Q. What is the estimated revenue of your biz that you’d attribute to IoT-related business? What fraction of your overall business is the IoT-related business?
We are targeting to achieve Rs 125 crore by next year. Our 85 per cent of the business is from IoT only.
Q. What’s your strategy to create a differentiation for your solutions vis-a-vis your competitors?
We are a company focused on smart meters as a service. We do not burden the customers with upfront cost. We work with them on revenue sharing model, under the recurring model.
Q. Any innovative strategy being planned or implemented by your team to create demand for your solutions amongst customers or channel partners?
The strategy is to look at opex model and help the customers as they grow – both for government-led smart cities and private enterprises.
Q. Who is the key decision maker for you – the technology decision maker or the business decision maker? With whom do you start the conversation – and how do you balance the interests of both types of decision makers?

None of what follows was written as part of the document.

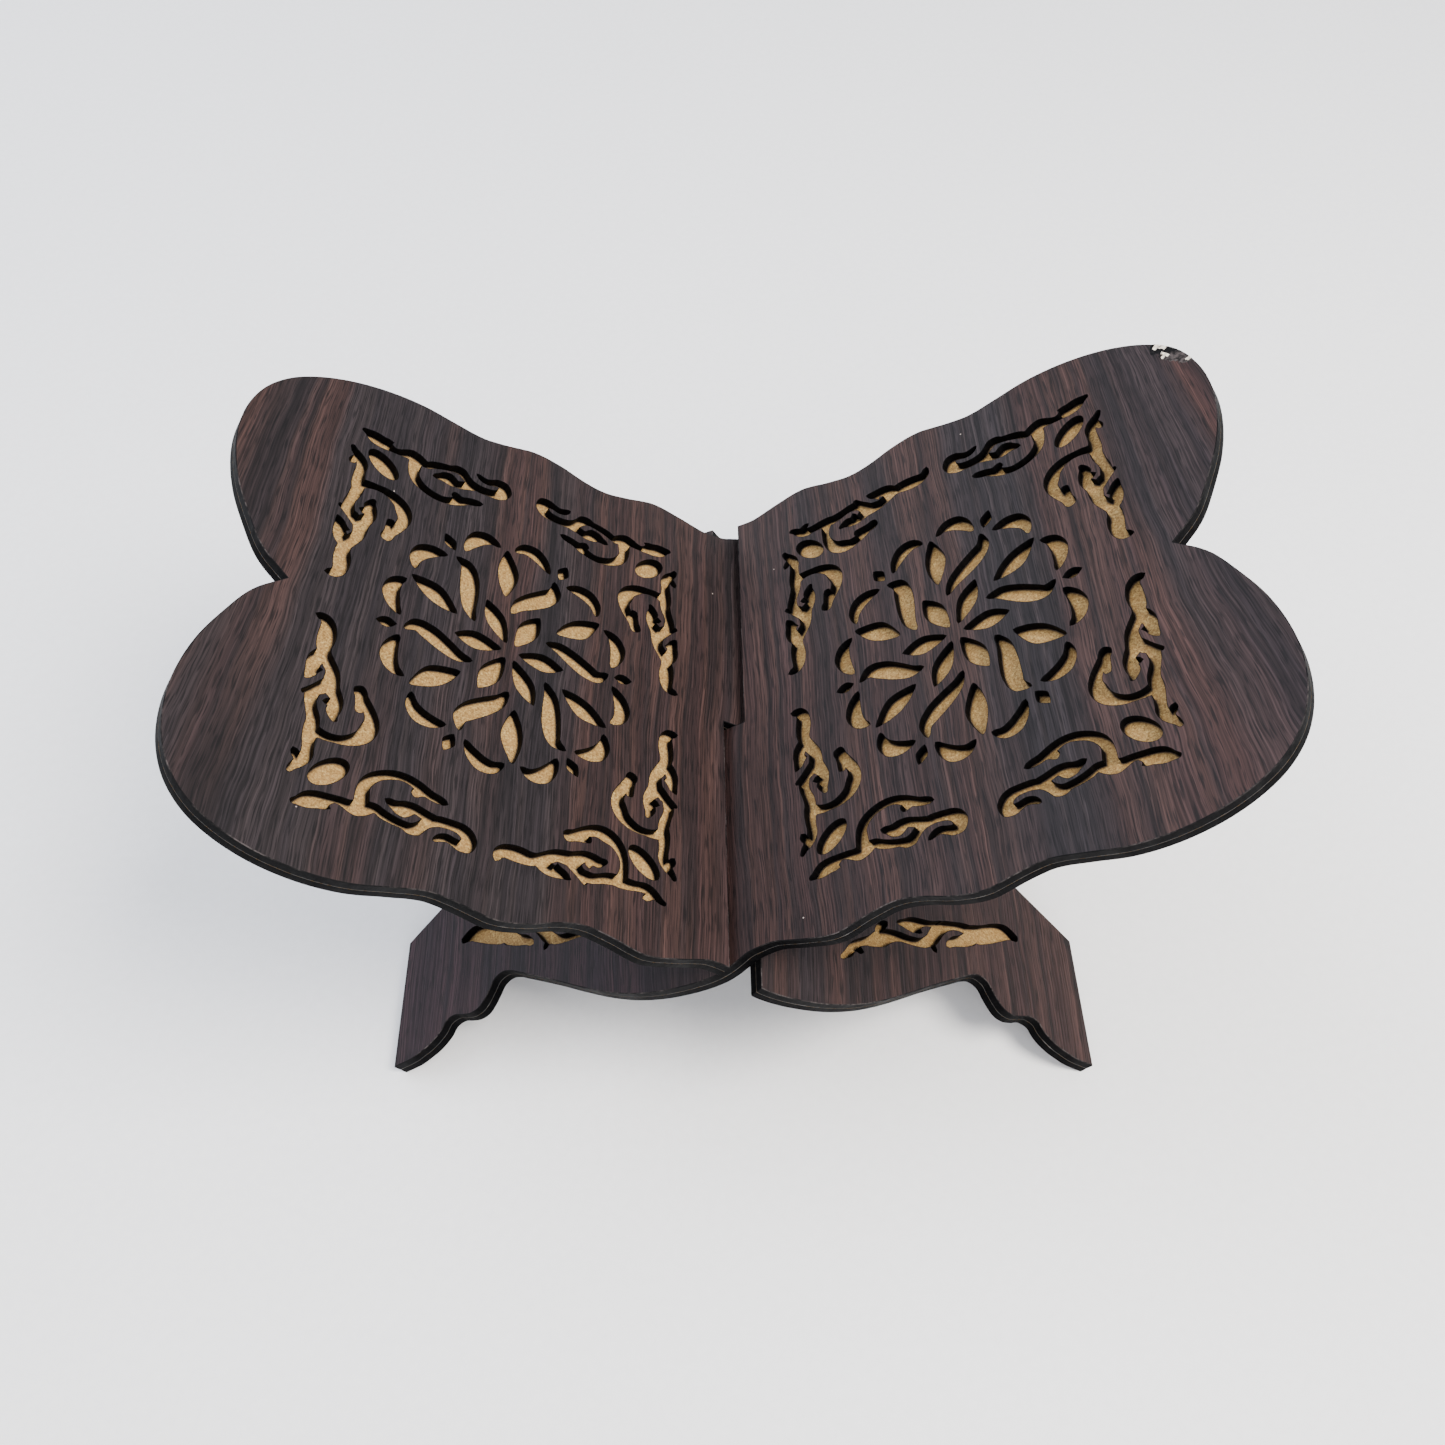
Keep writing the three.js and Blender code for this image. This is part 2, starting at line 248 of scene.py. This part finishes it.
def finish_mesh(mesh, name, place, materials, body, stands_for):
    """Shades the mesh and puts it in the stand as a piece that rides on its board's body."""
    bmesh.ops.recalc_face_normals(mesh, faces=mesh.faces)
    for edge in mesh.edges:
        if len(edge.link_faces) == 2:
            flats = [abs(face.normal.z) > LEVEL_NORMAL for face in edge.link_faces]
            edge.smooth = flats[0] == flats[1] and edge.calc_face_angle(0) < SHARP
    for face in mesh.faces:
        face.smooth = True
    data = bpy.data.meshes.new(name)
    mesh.to_mesh(data)
    mesh.free()
    data.transform(Matrix.Scale(MM, 4))
    for material in materials:
        data.materials.append(material)
    piece = bpy.data.objects.new(name, data)
    bpy.context.scene.collection.objects.link(piece)
    piece.matrix_world = place @ Matrix.Scale(1 / MM, 4)
    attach(piece, body)
    if stands_for:
        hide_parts(stands_for)


def scorch_marks(count, rng):
    """Fine upright lines that the laser leaves: a small inset for each point along a cut."""
    raw = [rng.random() for _ in range(count)]
    return [MARK_DEPTH * (0.6 * raw[i] + 0.4 * raw[i - 1]) for i in range(count)]


# ---- the chipped lobe --------------------------------------------------------------------
CHIP_FROM = Vector((171.0, 68.0))   # its two ends on the edge of the right wing
CHIP_TO = Vector((162.0, 83.5))
CHIP_WIDTH = 4.4                    # how far the laminate is torn in from the edge
CHIP_ROWS = 5                       # rows of crumpled faces across it


def chip_depths(loop, rng):
    """How deep the edge is broken at each point, from 0 to 1, uneven and less at the ends."""
    middle = (CHIP_FROM + CHIP_TO) / 2
    reach = (CHIP_FROM - CHIP_TO).length / 2
    depths = []
    level = 0.7
    for point in loop:
        level += (rng.random() - 0.5) * 0.35
        level = min(1.0, max(0.45, level))
        away = (point - middle).length / reach
        depths.append(level * (1 - away ** 8) if away < 1 else 0.0)
    return depths


def torn_rows(deep, rim, rng):
    """The crumpled strip between the sound laminate and the edge: insets and heights."""
    rows = [(rim + CHIP_WIDTH * deep, TOP)]
    for k in range(1, CHIP_ROWS):
        share = 1 - k / CHIP_ROWS
        inset = rim * share + (CHIP_WIDTH * share - 0.35) * deep
        lift = (0.55 * rng.random() - 0.22) * deep if deep else 0.0
        rows.append((inset, TOP + lift - 0.04 * (k == CHIP_ROWS - 1)))
    return rows


def is_flake(point, deep, row):
    """Whether pale torn paper shows here: one flake at the edge, one farther in, one scratch."""
    if deep < 0.02:
        return False
    chip = CHIP_FROM - CHIP_TO
    share = (point - CHIP_TO).dot(chip) / chip.length_squared + 0.25 * (deep - 0.7)
    if row >= 2:
        return 0.10 < share < (0.40 if row > 2 else 0.20) or 0.86 < share < 0.88
    return row == 1 and 0.32 < share < 0.60 or row == 0 and 0.44 < share < 0.54


# ---- board pieces ------------------------------------------------------------------------
def fret_wall(mark, deep, rim):
    """The fret layer's edge below its upper face: insets and heights, from the top down."""
    return [
        (rim * 0.35 - 0.3 * deep, TOP - 0.04),
        (rim * 0.05 - 0.2 * deep, TOP - 0.18),
        (mark, TOP - 0.55),
        (mark, TOP - 1.6),
        (mark + 0.02, 0.8),
        (mark + 0.05, GLUE),
    ]


def sound_edge(mesh, loop, marks, rim, outermost):
    """The edge of a cut-out or of a whole board; only the board's own edge is worn pale."""

    def profile(i):
        return [(rim, TOP)] + fret_wall(marks[i], 0.0, rim)

    return wall(mesh, loop, profile, lambda i, row: WORN if outermost and row < 2 else CHAR)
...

I believe that both the technology and business decision makers are important for the overall buying chain or the sales process. We have to involve both to make the decision making more easier and shorter. We always try to make them work together to shorten the overall sales process.
Q. Have you come across any successful deployment of IoT in India that’s worthy of being noticed by other decision makers? If yes, can you share details of the same?
I have been part of one of the state government initiatives from south, where smart irrigation was a successful project as well as smart meters for commercial users. Both the projects have been highly accepted and appreciated by the users.
Q. How would you describe your solutions to a non-technical decision maker at the clients’ end?
Recently we won an order. During the interaction with this customer, we said our solution can help “your company can save energy, you will be able to increase your productivity by X factor and your employees will be in a secured environment.” This made the decision maker to ask for more details and he made sure that we provide him the IoT solution in three weeks’ time.
Q. What’s unique about your solution or your firm for them to opt for it, vis-a-vis competitors?
Smart meters as a service with revenue sharing and connected devices as a service in recurring revenue model.